Posted to dev@stanbol.apache.org by Umutcan Şimşek <um...@mni.thm.de> on 2015/05/28 19:21:48 UTC

stanbol enhancer/entityhub and german characters

Hello All,

According to N-Triples standart [1], it's not allowed to use Extended 
ASCII characters in literals. (refer EBNF)Therefore, when I extract 
triples from CMS database, I cannot represent characters like ö ü ä 
properly. (I replace it with a bytecode )

Can stanbol process these characters? If I configure NLP modules for 
German, is it going to be able to recognize, for instance, the word "Jäger"?

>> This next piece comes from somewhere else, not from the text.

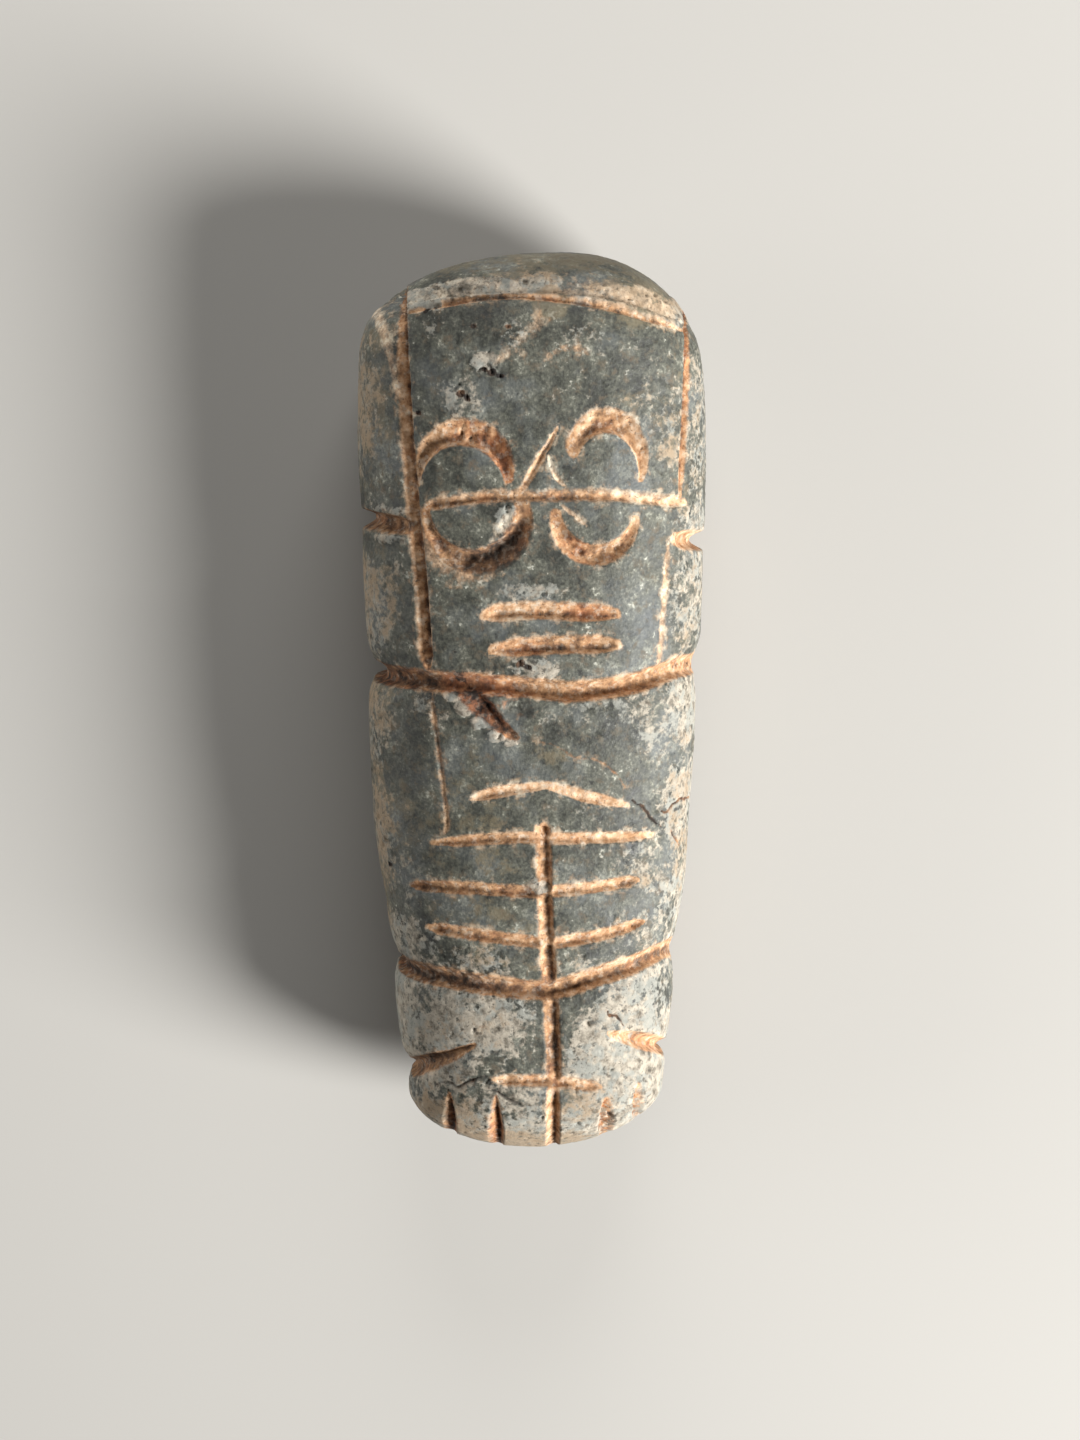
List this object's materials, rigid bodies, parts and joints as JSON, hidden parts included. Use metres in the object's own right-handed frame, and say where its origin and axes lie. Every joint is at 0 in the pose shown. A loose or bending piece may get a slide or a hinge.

[1] http://www.w3.org/2001/sw/RDFCore/ntriples

Best Regards

Umutcan


Re: stanbol enhancer/entityhub and german characters

Posted by Rupert Westenthaler <ru...@gmail.com>.
Hi,

Stanbol uses the Apache Jena Parsers (via Clerezza) for parsing. If
you have non ASCII characters I recommend to store the file as UTF-8
and process it telling Stanbol that it is Turtle formatted. N-Triples
is a sub-set of Turtle so any N-Triples file is also a valid Turtle
file. However Turtle does support charsets. At least this is the trick
I use when loading RDF to a Sesame based triple store. With Stanbol
(Apache Jena based) I never had a problem like that.

best
Rupert

On Thu, May 28, 2015 at 7:21 PM, Umutcan Şimşek
<um...@mni.thm.de> wrote:
> Hello All,
>
> According to N-Triples standart [1], it's not allowed to use Extended ASCII
> characters in literals. (refer EBNF)Therefore, when I extract triples from
> CMS database, I cannot represent characters like ö ü ä properly. (I replace
> it with a bytecode )
>
> Can stanbol process these characters? If I configure NLP modules for German,
> is it going to be able to recognize, for instance, the word "Jäger"?
>
> [1] http://www.w3.org/2001/sw/RDFCore/ntriples
>
> Best Regards
>
> Umutcan
>



-- 
| Rupert Westenthaler             rupert.westenthaler@gmail.com
| Bodenlehenstraße 11                              ++43-699-11108907
| A-5500 Bischofshofen
| REDLINK.CO ..........................................................................
| http://redlink.co/